The company said it is evaluating all available options and, based on the Board's guidance, will take all necessary steps to safeguard the long-term interests of its stakeholders, including by taking appropriate legal action and contesting Culver Max and BEPL’s claims in the arbitration proceedings. 

ZEEL stated that on January 22, 2024, Culver Max and BEPL issued a communication to terminate the merger Cooperation Agreement (MCA) and seek a termination fee due to alleged breaches of the MCA's terms. They also sought arbitration and emergency interim reliefs against the company. 

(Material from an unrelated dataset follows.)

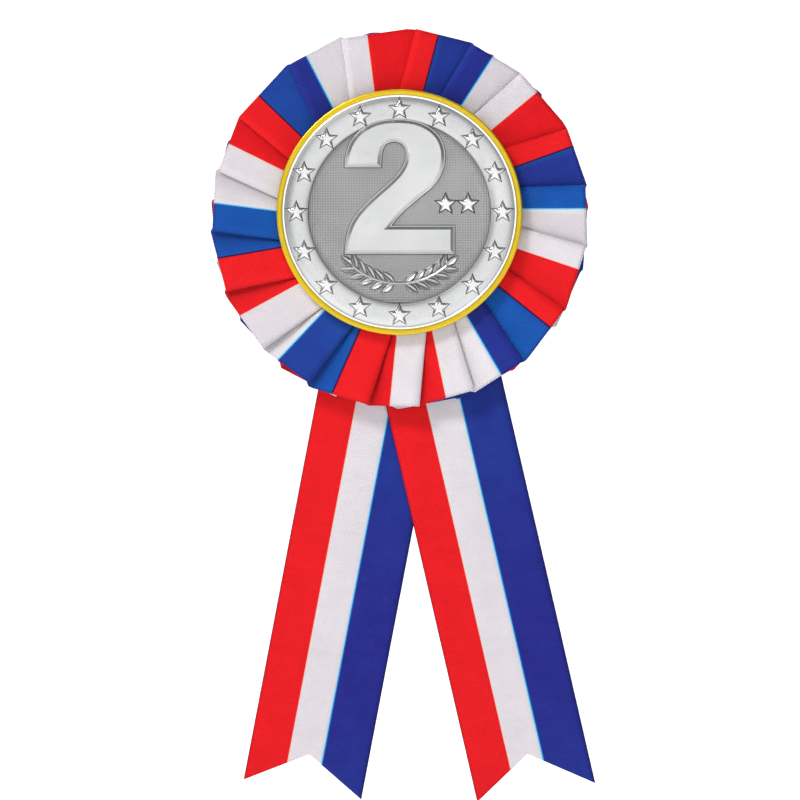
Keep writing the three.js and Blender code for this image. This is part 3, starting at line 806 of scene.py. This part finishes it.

Meanwhile, sources close to ZEE told e4m, that Sony never gave any formal or informal proposal to ZEEL Board for finalizing the merger up to the last day.  Sony did not even bring up the issue of Punit Goenka’s board membership issue to the board, they said.

“Sony was involved in second-track negotiations with the promoters to make Punit Goenka step down. Sony had offered to make Punit Goenka an advisor to the board of the merged entity with 1/10th remuneration of his current package,” the sources claimed.

“Punit Goenka was ready to step down on conditions that he be given full access to the records with regards to documents and reply the company gave to SEBI relating to the ongoing investigations. But Sony did not agree to this,” the sources said. 

Punit Goenka wanted a ZEEL director to remain on the board of Sony instead of him and wanted the merged entity to retain few competent people in to maintain continuity and quality of human resource, the sources added. 

Sony was negotiating with ZEEL on conditions precedent for the merger but it did not bring up any such condition that could not be fulfilled, they said.

Also, Sony did not come to ZEEL board with any formal or informal proposal before terminating the deal. Even if a formal or informal proposal would have come the board would have examined and if necessary, they would have gone to shareholders with it,” they shared.

The ZEEL board felt Sony changed their strategy from merger to that of acquisition, the sources said.